Discussion in 'Professional Trading' started by Sotnis, Dec 22, 2015.

  1. speedo

    speedo

    3% a day "without fail" assumes a smooth curve of earnings which does not exist in trading. A good trader will make 10% on pre-leveraged capital one day and lose 3% the next. The ability to do this is a specialized skill set which can and often take years to develop. First one has to understand the nature of price development and produce a methodology to take advantage of that understanding. It is not enough to learn how someone else does it....we are all different. The hard part is to shape one's behavior to perform consistently with the appropriate measures of focus, patience, courage and discipline. While I believe most people can develop these skills and abilities, the hard truth is most will not.

    It would be best for a novice to not focus on dollars or return percentages but with the path itself. If one is successful, and the odds are against you, the money will be there.
     
    #11     Dec 22, 2015
  2. Redneck

    Redneck

    Save yourself heartburn - this is unrealistic (there are inherent limitations)

    Periodically (monthly / quarterly) sweep the account and start over

    ======================

    There is significant merit to the adage; keep all losses small

    ===================

    One thing for certain - You believe it can't be done - You are 100% correct

    Love this gig

    RN
     
    #12     Dec 22, 2015
    speedo likes this.
  3. Handle123

    Handle123

    It takes half your lifetime to get good at trading, and I don't know why since we trade everything we do in life, trade money for something. People will spend months researching the best car to drive and yet when it comes to trading they can't wait to open an account. I was guilty of that too another lifetime ago.
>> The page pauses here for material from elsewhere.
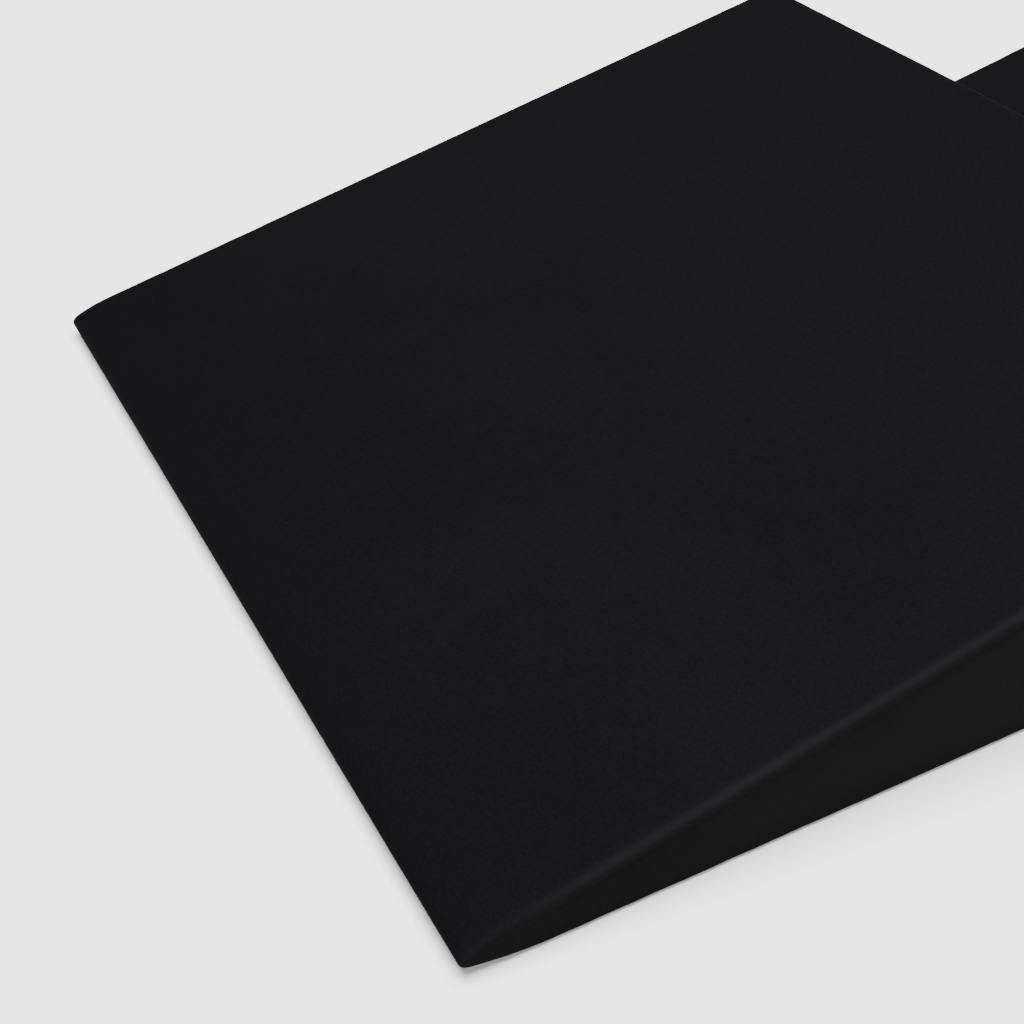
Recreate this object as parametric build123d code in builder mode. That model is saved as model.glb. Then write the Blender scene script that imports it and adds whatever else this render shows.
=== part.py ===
"""Pair of slant boards: two firm foam wedges in zipped covers, standing in line on the floor.

Each wedge rises from a thin rounded nose to a high back. +X runs up the slopes, +Y across
them and +Z up. The origin is on the floor, under the middle of the pair.
"""

import os
from math import atan2, cos, degrees, sin

from build123d import *

os.makedirs("parts", exist_ok=True)

# Wedge, millimetres
width = 356.0  # across the slope
length = 339.0  # nose to back
height = 89.5  # at the back
slope_foot = 10.2  # height at which the straight slope would reach the nose
nose_radius = 3.6
nose_lift = 1.6  # how far the underside rises to the nose
nose_run = 36.0  # the top dips and the underside rises over this length
cover = 1.5  # thickness of the cloth
wedge_gap = 70.0  # floor between the two wedges

# Zip fastener across the back of each cover. Depths are from the back face, outward positive
zip_height = 44.0  # of its middle line above the floor
zip_half = 138.0  # half its length
window_margin = 2.0  # the window in the cloth is longer than the zip by this at each end
window_half_height = 5.0
tape_height = 12.0
tape_thickness = 0.7
tape_inner_edge = 1.0  # from the middle line
tape_overrun = 5.0  # the tape runs on past the last tooth
row_inner_edge = 0.6  # from the middle line
row_outer_edge = 3.2
row_proud = 0.3  # the rows stand out of the back face by this
stop_length = 3.0
channel_depth = 2.7  # groove in the foam that the slider's inner plate runs in
channel_half_height = 13.0
channel_margin = 8.0

# Slider and its pull
slider_length = 12.0
slider_width = 8.8
slider_corner = 2.0
plate = 1.0
slide_clearance = 0.35
neck_thickness = 0.5
neck_length = 3.0
flange_thickness = 0.8
flange_length = 9.0
lug_length = 4.0
lug_thickness = 0.8
lug_gap = 3.4
pin_radius = 0.6
pin_out = 3.6  # the pull's pin stands out of the back face by this
eye_bore = 0.9
eye_radius = 1.6
eye_width = 2.7
tab_thickness = 1.2
tab_neck = 4.0  # from the pin to the wide part of the pull
tab_length = 22.0
tab_width = 5.5
tab_hole_length = 9.0
tab_hole_width = 2.4

# Worked out from those
slope = atan2(height - slope_foot, length)
seam_height = nose_lift + nose_radius  # the seam runs along the tip of the nose
inner_width = width - 2 * cover
lug_top = pin_out + lug_thickness
pull_reach = pin_out + eye_radius
total_length = 2 * length + wedge_gap + pull_reach
front_nose = -total_length / 2
rear_nose = front_nose + length + wedge_gap
slider_rest = -zip_half + stop_length + 0.5 + slider_length / 2
slider_travel = -2 * slider_rest


def slope_height(x, inset=0.0):
    """Height of the straight slope, set in by inset square to it."""
    return slope_foot + (height - slope_foot) * x / length - inset / cos(slope)


def side_plane(nose_x, y):
    """Upright plane across the width: its X is the wedge's length, its Y is height."""
    return Plane(origin=(nose_x, y, 0), x_dir=(1, 0, 0), z_dir=(0, -1, 0))


def back_plane(nose_x, y=0.0):
    """Plane of the back face, centred on the zip: its X is +Y of the pair, its Y is height."""
    return Plane(origin=(nose_x + length, y, zip_height), x_dir=(0, 1, 0), z_dir=(1, 0, 0))


def draw_profile(inset, mode=Mode.ADD):
    """Side outline of the wedge, set in all round by inset, in the open sketch."""
    low = (nose_radius, nose_lift + inset)
    tip = (inset, seam_height)
    high = (nose_radius, seam_height + nose_radius - inset)
    back = length - inset
    with BuildLine(mode=Mode.PRIVATE) as outline:
        Line((back, inset), (nose_run, inset))
        TangentArc((nose_run, inset), low, tangent=(-1, 0))
        ThreePointArc(low, tip, high)
        TangentArc(
            (nose_run, slope_height(nose_run, inset)),
            high,
            tangent=(-cos(slope), -sin(slope)),
        )
        Line((nose_run, slope_height(nose_run, inset)), (back, slope_height(back, inset)))
        Line((back, slope_height(back, inset)), (back, inset))
    make_face(outline.line.edges(), mode=mode)


def write(piece, name):
    """Label a finished piece and write it to its own file."""
    piece.part.label = name
    export_step(piece.part, f"parts/{name}.step")


def make_foam_core(prefix, nose_x):
    """Firm foam wedge, with a shallow groove behind the zip."""
    with BuildPart() as foam_core:
        with BuildSketch(side_plane(nose_x, inner_width / 2)):
            draw_profile(cover)
        extrude(amount=inner_width)
        with BuildSketch(back_plane(nose_x).offset(-cover - channel_depth)):
            Rectangle(2 * (zip_half + channel_margin), 2 * channel_half_height)
        extrude(amount=channel_depth, mode=Mode.SUBTRACT)
    write(foam_core, f"{prefix}_foam_core")


def make_top_cover(prefix, nose_x):
    """Cloth over the slope, from the seam on the nose to the top of the back."""
    back_top = slope_height(length - cover, cover)
    with BuildPart() as top_cover:
        with BuildSketch(side_plane(nose_x, inner_width / 2)):
            draw_profile(0)
            draw_profile(cover, mode=Mode.SUBTRACT)
            Rectangle(length, seam_height, align=(Align.MIN, Align.MIN), mode=Mode.SUBTRACT)
            with Locations((length, 0)):
                Rectangle(cover, back_top, align=(Align.MAX, Align.MIN), mode=Mode.SUBTRACT)
        extrude(amount=inner_width)
    write(top_cover, f"{prefix}_top_cover")


def make_base_panel(prefix, nose_x):
    """Non-slip cloth under the wedge, up to the seam on the nose."""
    with BuildPart() as base_panel:
        with BuildSketch(side_plane(nose_x, inner_width / 2)):
            draw_profile(0)
            draw_profile(cover, mode=Mode.SUBTRACT)
            with Locations((0, seam_height)):
                Rectangle(length, height, align=(Align.MIN, Align.MIN), mode=Mode.SUBTRACT)
            with Locations((nose_run, cover)):
                Rectangle(length, height, align=(Align.MIN, Align.MIN), mode=Mode.SUBTRACT)
        extrude(amount=inner_width)
    write(base_panel, f"{prefix}_base_panel")


def make_side_panels(prefix, nose_x):
    """Near (-Y) and far (+Y) sides, each the whole outline in cloth."""
    for side, outer_y in (("near", -width / 2 + cover), ("far", width / 2)):
        with BuildPart() as side_panel:
            with BuildSketch(side_plane(nose_x, outer_y)):
                draw_profile(0)
            extrude(amount=cover)
        write(side_panel, f"{prefix}_{side}_side_panel")


def make_back_panels(prefix, nose_x):
    """Upper and lower halves of the back, with the window for the zip between them."""
    upper_height = slope_height(length - cover, cover) - zip_height
    lower_height = zip_height - cover
    for level, panel_height, anchor in (
        ("upper", upper_height, Align.MIN),
        ("lower", lower_height, Align.MAX),
    ):
        with BuildPart() as back_panel:
            with BuildSketch(back_plane(nose_x).offset(-cover)):
                Rectangle(inner_width, panel_height, align=(Align.CENTER, anchor))
                Rectangle(2 * (zip_half + window_margin), 2 * window_half_height, mode=Mode.SUBTRACT)
            extrude(amount=cover)
        write(back_panel, f"{prefix}_back_panel_{level}")


def make_zip(prefix, nose_x):
    """Tapes sewn behind the back panels, the two rows of teeth, and the end stops."""
    row_depth = cover + row_proud
    row_height = row_outer_edge - row_inner_edge
    row_middle = (row_outer_edge + row_inner_edge) / 2
    tape_middle = tape_inner_edge + (tape_height - tape_inner_edge) / 2
    for level, sign in (("upper", 1), ("lower", -1)):
        with BuildPart() as tape:
            with BuildSketch(back_plane(nose_x).offset(-cover - tape_thickness)):
                with Locations((0, sign * tape_middle)):
                    Rectangle(2 * (zip_half + tape_overrun), tape_height - tape_inner_edge)
            extrude(amount=tape_thickness)
        write(tape, f"{prefix}_zip_tape_{level}")
        with BuildPart() as teeth:
            with BuildSketch(back_plane(nose_x).offset(-cover)):
                with Locations((0, sign * row_middle)):
                    Rectangle(2 * (zip_half - stop_length), row_height)
            extrude(amount=row_depth)
        write(teeth, f"{prefix}_zip_teeth_{level}")
    with BuildPart() as stops:
        with BuildSketch(back_plane(nose_x).offset(-cover)):
            with GridLocations(2 * zip_half - stop_length, 2 * row_middle, 2, 2):
                Rectangle(stop_length, row_height)
        extrude(amount=row_depth)
    write(stops, f"{prefix}_zip_stops")


def make_slider(prefix, nose_x):
    """Slider at the closed end: two plates, the neck that parts the rows, flanges, lugs, pin."""
    face = back_plane(nose_x, slider_rest)
    outer_plate = row_proud + slide_clearance
    inner_plate = -cover - tape_thickness - slide_clearance
    flange_foot = -cover + slide_clearance
    with BuildPart() as slider:
        for depth in (outer_plate, inner_plate - plate):
            with BuildSketch(face.offset(depth)):
                RectangleRounded(slider_length, slider_width, slider_corner)
            extrude(amount=plate)
        with BuildSketch(face.offset(inner_plate)):
            with Locations((neck_length - slider_length / 2, 0)):
                Rectangle(neck_length, neck_thickness)
        extrude(amount=outer_plate - inner_plate)
        with BuildSketch(face.offset(flange_foot)):
            with GridLocations(0, slider_width - flange_thickness, 1, 2):
                Rectangle(flange_length, flange_thickness)
        extrude(amount=outer_plate - flange_foot)
        with BuildSketch(face.offset(outer_plate + plate)):
            with GridLocations(0, lug_gap + lug_thickness, 1, 2):
                Rectangle(lug_length, lug_thickness)
        extrude(amount=lug_top - outer_plate - plate)
        with BuildSketch(pin_plane(nose_x, lug_gap + 2 * lug_thickness)):
            Circle(pin_radius)
        extrude(amount=lug_gap + 2 * lug_thickness)
    write(slider, f"{prefix}_zip_slider")


def pin_plane(nose_x, span):
    """Plane square to the pull's pin, at the lower end of a stretch of that span."""
    centre = (nose_x + length + pin_out, slider_rest, zip_height - span / 2)
    return Plane(origin=centre, x_dir=(1, 0, 0), z_dir=(0, 0, 1))


def make_pull(prefix, nose_x):
    """Pull tab with its eye on the slider's pin, lying flat along the zip."""
    with BuildPart() as pull:
        with BuildSketch(pin_plane(nose_x, eye_width)):
            Circle(eye_radius)
        extrude(amount=eye_width)
        with BuildSketch(back_plane(nose_x, slider_rest).offset(pin_out - tab_thickness / 2)):
            with Locations((tab_neck / 2 + 0.5, 0)):
                Rectangle(tab_neck + 1, eye_width)
            with Locations((tab_neck + tab_length / 2, 0)):
                RectangleRounded(tab_length, tab_width, tab_width * 0.3)
            with Locations((tab_neck + tab_length - tab_hole_length, 0)):
                SlotOverall(tab_hole_length, tab_hole_width, mode=Mode.SUBTRACT)
        extrude(amount=tab_thickness)
        with BuildSketch(pin_plane(nose_x, eye_width)):
            Circle(eye_bore)
        extrude(amount=eye_width, mode=Mode.SUBTRACT)
    write(pull, f"{prefix}_zip_pull")


for prefix, nose_x in (("front", front_nose), ("rear", rear_nose)):
    make_foam_core(prefix, nose_x)
    make_top_cover(prefix, nose_x)
    make_base_panel(prefix, nose_x)
    make_side_panels(prefix, nose_x)
    make_back_panels(prefix, nose_x)
    make_zip(prefix, nose_x)
    make_slider(prefix, nose_x)
    make_pull(prefix, nose_x)

print(f"slope {degrees(slope):.2f} degrees, length over all {total_length:.1f} mm")
print(f"slider rests at y {slider_rest:.1f} mm and travels {slider_travel:.1f} mm")
for prefix, nose_x in (("front", front_nose), ("rear", rear_nose)):
    back_x = nose_x + length
    print(f"{prefix} nose x {nose_x:.1f}, back x {back_x:.1f}, pull pin x {back_x + pin_out:.1f} mm")
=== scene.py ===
"""A pair of slant boards: firm foam wedges in matte black zipped covers, in line on a floor."""

import logging
import math
from dataclasses import dataclass
from enum import Enum
from typing import Any, Sequence

import bpy
import numpy as np
from mathutils import Matrix, Vector, noise
from mathutils.kdtree import KDTree


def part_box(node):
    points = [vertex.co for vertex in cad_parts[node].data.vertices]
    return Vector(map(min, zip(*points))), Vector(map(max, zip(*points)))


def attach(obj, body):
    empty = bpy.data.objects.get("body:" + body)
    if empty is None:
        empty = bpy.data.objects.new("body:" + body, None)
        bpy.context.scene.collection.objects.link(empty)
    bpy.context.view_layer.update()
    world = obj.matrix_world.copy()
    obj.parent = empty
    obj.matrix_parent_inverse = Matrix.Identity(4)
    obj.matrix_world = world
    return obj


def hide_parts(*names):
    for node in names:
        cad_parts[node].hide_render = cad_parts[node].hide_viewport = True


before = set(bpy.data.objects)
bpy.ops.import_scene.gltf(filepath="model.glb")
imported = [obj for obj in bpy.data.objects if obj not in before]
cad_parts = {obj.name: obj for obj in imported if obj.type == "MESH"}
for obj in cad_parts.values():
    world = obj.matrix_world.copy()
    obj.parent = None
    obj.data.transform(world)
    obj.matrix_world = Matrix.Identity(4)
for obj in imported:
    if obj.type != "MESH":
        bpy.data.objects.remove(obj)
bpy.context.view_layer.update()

log = logging.getLogger("slant_boards")

MM = 0.001

# Sockets of a Mix node that mixes colours, by number.
MIX_SHARE, MIX_FIRST, MIX_SECOND, MIX_RESULT = 0, 6, 7, 2

RIB_SPACING = 0.314  # units between a wave texture's ribs, at a scale of one

SAME_POINT = 0.001 * MM  # points of a CAD shape closer than this are one point
SAME_PLANE = 3.0  # degrees between faces of a CAD shape that are taken as one
SHARP = 35.0  # degrees at an edge that is softened

# Degrees at an edge below which each kind of piece is shaded smooth.
METAL_SMOOTH = 40.0
FOAM_SMOOTH = 35.0
CLOTH_SMOOTH = 50.0
TOOTH_SMOOTH = 60.0


class Axis(Enum):
    """Axes of the shared frame, as the unit vector of each."""

    X = (1.0, 0.0, 0.0)
    Y = (0.0, 1.0, 0.0)
    Z = (0.0, 0.0, 1.0)


class Panel(Enum):
    """Cloth panels that a cover is cut from, each with its number in the block's faces."""

    TOP = 0
    BASE = 1
    NEAR_SIDE = 2
    FAR_SIDE = 3
    BACK_UPPER = 4
    BACK_LOWER = 5
    WINDOW = 6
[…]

You can do anything you can dream up trading the market BUT you better be prepared to have an answer if it doesn't work out, and one of many reasons people fail, no fall back. They quit their jobs to compete against themselves and the brightest people on Earth and yet when they start losing, no answers. You better have all the answers before putting on one trade, buy insurance in case of being wrong. And yes it is possible to make 3% a day on average to a certain point, the money starts messing with your brain based on how you grew up or you just run out of safely trading the volume that is there. But the number of people who can do 3% a day are doing it with smaller amount of money as those with millions are not going to risk to get that.
     
    #13     Dec 22, 2015
    burlys likes this.
  4. Heck, that's modest by ET standards. Most here claim to make at least 100%/year, at least 3x the daily range, etc.
     
    #14     Dec 22, 2015
  5. Yeah, lot of "talkers/hopers"... not so many doers.

    TONS of potential in the market... difficult to capture much of it, especially "net", minus your losers.

    :)

    I recall years ago when I was into the "mutual fund timing" game... some guy was "trading the crap out of Fidelity's Selects". When asked about how much of his money he was doing this with, he said, "3%". When asked about where the rest of his money was, he said, "T-Bills".

    Pffffft!

    (Anybody can pay to watch a monkey fuck a football for 3%.)
     
    #15     Dec 22, 2015
    marketsurfer likes this.
  6. ktm

    ktm

    I love these threads.
     
    #16     Dec 22, 2015
  7. Incredible and fun to think about it. But yeah, totally unrealistic. It's not going to work in real life.
     
    #17     Dec 22, 2015
  8. Ferdinand

    Ferdinand

    There are a number of reasons it doesn't make sense to aim for X per day.

    Not all days are equal. If the dow moves 300 points one day and 25 the next, why would I trade or make the same amount each day? You can plug in other variables but the principle is the same in my mind.

    Also, why would one day be your arbitrary timeframe? If you want every single day to be a winner, why not every single trade?

    My point is that plenty of traders will take several small losers before hitting their one winner that carries them to significant net profit.

    If on a trade per trade basis small loss, small loss, small loss, BIG GAIN is ok, why would it not be ok on a day to day basis?

    I realize everyone trades differently but the biggest flaw in my mind is that trying to FORCE every day to be a winner NO MATTER WHAT is an unrealistic goal and the attempt to achieve it will end up screwing you much harder in the end.

    If your goal is 3% / day and you're down 3% that day, what is your game plan? Recoup the 3 and go for another 3? What if you end up losing another 3%? At some point you gotta have a cut off where you will end that losing day, or else you are risking your entire account every single day.

    I have certainly looked back over a couple weeks and thought "damn, if only I had the patience to let that one crappy day go as 0 or only a small loss, it would have made a huge difference."

    Realizing that is one thing, and doing it is another.

    It feels bad to take this seriously, prep, pay attention, work really hard, and leave the day having done nothing or having netted out at or near 0.

    But if the realistic alternative is forcing trades that result in losses, the better trader will choose the 0.
     
    #18     Dec 22, 2015
  9. jsp326

    jsp326

    Just think, what strategy could possibly make a steady 3% on any day, whether it's quiet trading around the holidays, a Fed interest rate hike, the worst of the 2008 financial crisis, a rip-roaring bull market, etc.
     
    #19     Dec 22, 2015
  10. i remember that game--- when combined with IPO flipping many millionaires were made very very quickly.